The money these people receive from SNAP (the Supplemental Nutritional Assistance Program) is not particularly generous. For families, it averages around $275 a month. Newark New Jersey Mayor Cory Booker (now New Jersey Senator), tried to live on an equivalent amount to a food stamp allowance for a week. His food stamp allotment, as a single man, was $4.32 a day. His blog describing his SNAP week experiences makes for interesting reading–he ate a whole lot of canned beans and a whole lot of canned veggies. So, yes, on SNAP, you can survive. You won’t have a very interesting diet, though, nor a particularly healthy one. If you’re underemployed–you have a job, but it doesn’t pay very well–you can use food stamps to make up the difference between barely surviving and maybe, possibly, getting just a little ahead.

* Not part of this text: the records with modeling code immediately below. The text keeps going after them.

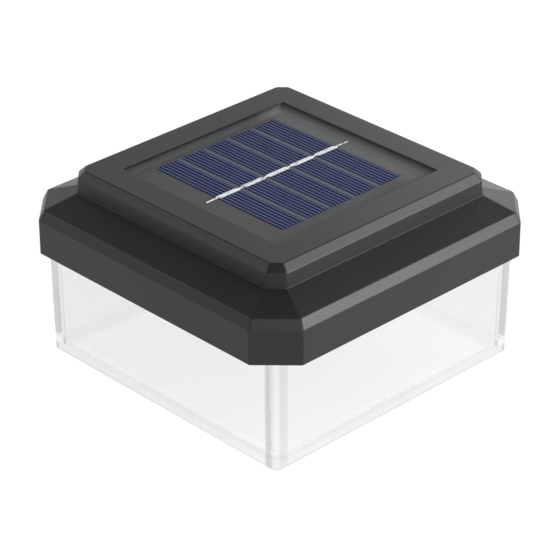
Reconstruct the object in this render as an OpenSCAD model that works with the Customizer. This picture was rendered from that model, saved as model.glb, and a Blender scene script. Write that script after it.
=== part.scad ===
// Solar light that caps a square deck post: a black moulded cap over a clear sleeve.
// Millimetres. The origin is the centre of the sleeve's foot, +Z is up and the front is -Y.

/* [Post] */
// Real width of the square post that carries the light
post_w = 101.6; // [98:0.1:115]
// Play between the post and the opening in the sleeve's foot, on each side
post_play = 0.75; // [0.4:0.05:1.5]

/* [Clear sleeve] */
// Height of sleeve that shows below the cap
sleeve_drop = 42.3; // [30:0.1:70]
// Thickness of the sleeve's walls
sleeve_wall = 2.5; // [1.8:0.1:3.2]
// Width of the rim that turns inward at the foot
rim_w = 3.4; // [2.4:0.1:6]
// Thickness of that rim
rim_t = 2.5; // [1.5:0.1:4]
// Outside corner radius at the foot
sleeve_r = 2.6; // [1.6:0.1:4]
// Inside corner radius at the foot
sleeve_r_in = 4; // [2:0.1:6]
// Draft of the walls in degrees: the sleeve is narrower at its foot
sleeve_draft = 0.75; // [0:0.05:1.2]
// Thickness of the four screwed ears at the top corners
ear_t = 2.5; // [1.8:0.1:3.2]

/* [Cap] */
// How far the skirt stands out beyond the top of the sleeve
skirt_reach = 6.9; // [6:0.1:12]
// Height of the upright skirt
skirt_h = 13.1; // [12:0.1:20]
// Run of the bevel above the skirt
bevel_run = 1.75; // [0.5:0.05:4]
// Rise of the bevel above the skirt
bevel_rise = 3.55; // [2.3:0.05:6]
// Run of the shallow roof
roof_run = 11.4; // [9:0.1:13]
// Rise of the shallow roof
roof_rise = 4.4; // [3:0.1:8]
// Height of the upright wall of the top block
block_h = 5.4; // [4:0.1:12]
// How far that wall leans in
block_lean = 0.35; // [0:0.05:1]
// Bevel at the top of the block
top_bevel = 2.55; // [1.3:0.05:3]
// Length cut off each side at the skirt's corners
corner_cut = 12.4; // [8:0.1:13]
// Radius of the eased edges between the cap's steps
edge_r = 0.8; // [0.3:0.05:1.2]
// Depth taken off the eight upright edges to ease them
upright_ease = 0.12; // [0.04:0.02:0.3]
// Thickness of the cap's walls
cap_wall = 2.2; // [1.6:0.1:3]
// Thickness of the collar around the sleeve and of its gussets
collar_t = 1.6; // [1:0.1:2.2]
// Gussets between the collar and the skirt, on each side
gussets = 5; // [2:1:9]

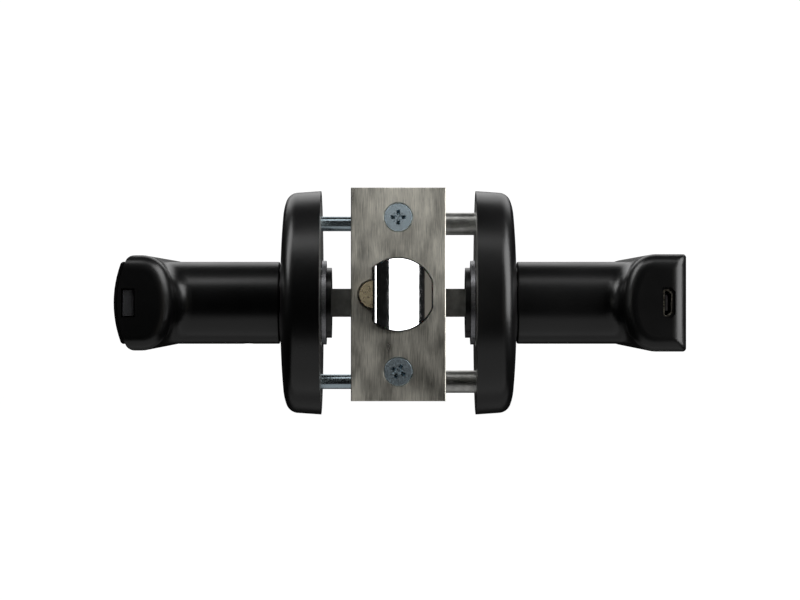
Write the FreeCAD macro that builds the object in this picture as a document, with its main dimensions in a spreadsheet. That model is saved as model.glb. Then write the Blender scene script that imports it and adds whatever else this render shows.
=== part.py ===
"""A keypad smart lock: two lever handles, a spring latch and the clutch and electronics inside.

The origin is on the spindle's axis at the middle of the door's thickness.  +X points to the
outside of the door (the keypad's side), +Y away from the door's edge (the way the levers point)
and +Z up.  Sizes are in millimetres and every one comes from the sheet of driving dimensions.
"""

import FreeCAD, Part
import math
import os
import re
import sys

import Sketcher

OUTSIDE = 1
INSIDE = -1
ABOUT_X = FreeCAD.Rotation(FreeCAD.Vector(0, 1, 0), 90)
ABOUT_Y = FreeCAD.Rotation(FreeCAD.Vector(1, 0, 0), -90)
UPRIGHT = FreeCAD.Rotation()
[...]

What about some of the other issues relating to food stamps? Congressman Paul Ryan, urging Congress to cut food stamp appropriations, expressed concern over a social safety net which can become “a hammock that lulls able-bodied people to lives of dependency and complacency.” Two reputable economists, Hilary Hoynes and Diane Whitmore Schanzenbach have been studying the effects of food stamps from the 1960s to today. Their research shows that this is not the case–that food stamps lift more families out of poverty than any other program. They also found that children in food stamp receiving homes tend to be healthier than poor children who don’t receive this assistance. And childhood health is more predictive of subsequent life success than almost any other factor. Other researchers have found that over 50% of food stamp recipients leave the program after a year due to improvements in their economic circumstances. Food stamps also have a stimulative effect on the economy. The Department of Agriculture did a study that showed that every dollar spent on foodstamps generated $1.84 in subsequent economic activity. Good old Keynesian multipliers at work.
Is there waste and fraud in the food stamp program. Sure, some. Best estimates are that about 1% of food stamp use is fraudulent. Mostly what happens is that people trade food stamps for a momentary reduction in rent. Poor people make tradeoffs–that’s how you survive.
But let’s get back to that number: $80 billion dollars. That’s an awful lot of money to spend to maintain lazy bums in lives of indolent luxury. Right now the House is considering cutting back on food stamps. Not to worry; it’ll never pass the Senate. But there’s another way to look at that $80 billion.
It’s an indicator of need. That’s how bad things are right now: we need to spend 80 billion dollars to keep poor people from starving. That’s the level of deprivation with which our fellow citizens cope.
And suddenly the ‘let private charity deal with it’ argument looks ridiculous.
Let’s put this in perspective. The Clinton Global Initiative just had their annual meeting. The CGI is surely one of the best funded international foundations dedicated to eradicating poverty. They’ve had fantastic successes. It’s supported by, among many others, Bill and Melinda Gates. Bono’s on their board. And Bill Clinton, whatever else you may think of him, is a world-class schmoozer and fundraiser. Their last big meeting was a resounding success; they made every fundraising goal. 13 billion.
Catholic Charities is exceptionally well-funded, and does incredible work. They decided to make Hurricane Sandy relief a major recent priority. And proudly announced that they were able to raise 14 million for it.
The best funded, more dedicated private charities in the world, working with the very best of intentions, can’t come close to matching the resources available to the federal government. When it comes to something as absolutely basic as feeding poor people, the federal government can feed 48 million people–say around 18 million impoverished families– at a pretty basic level: $275 a month. It costs $80 billion dollars, a tiny percentage of the federal budget.
Could we turn this over to state and local government? Not a chance in the world. States and municipalities and counties don’t have anywhere close to the resources necessary. We’ve seen it clearly since 2007-8. Since the world wide financial crisis threw our economy into recession, the single biggest drag on the economy has been public sector job losses. States and cities. Since 2009, private sector jobs have grown by 2.8 million. But unemployment remains too high, largely because of 584,000 job losses in state and local government. In fact, this may be a factor in the rapid growth of SNAP. State employees, when they get fired, at least know about SNAP, and how to apply for it.
Besides, if you apply for SNAP, your application isn’t processed by some anonymous bureacrat. It’s run by a social worker who lives in your state and community. The program is administered locally. So the whole ‘government works best at the most local level’ isn’t really relevant to the food stamp argument. SNAP is a program that has national resources behind it, but is administered locally.
So, yes, we have an absolute obligation to feed the poor. And the best way to accomplish it is to utilize the awesome power of the federal government. SNAP’s a success: food stamps do exactly what they’re supposed to do; what we’re supposed to do. Feed poor people.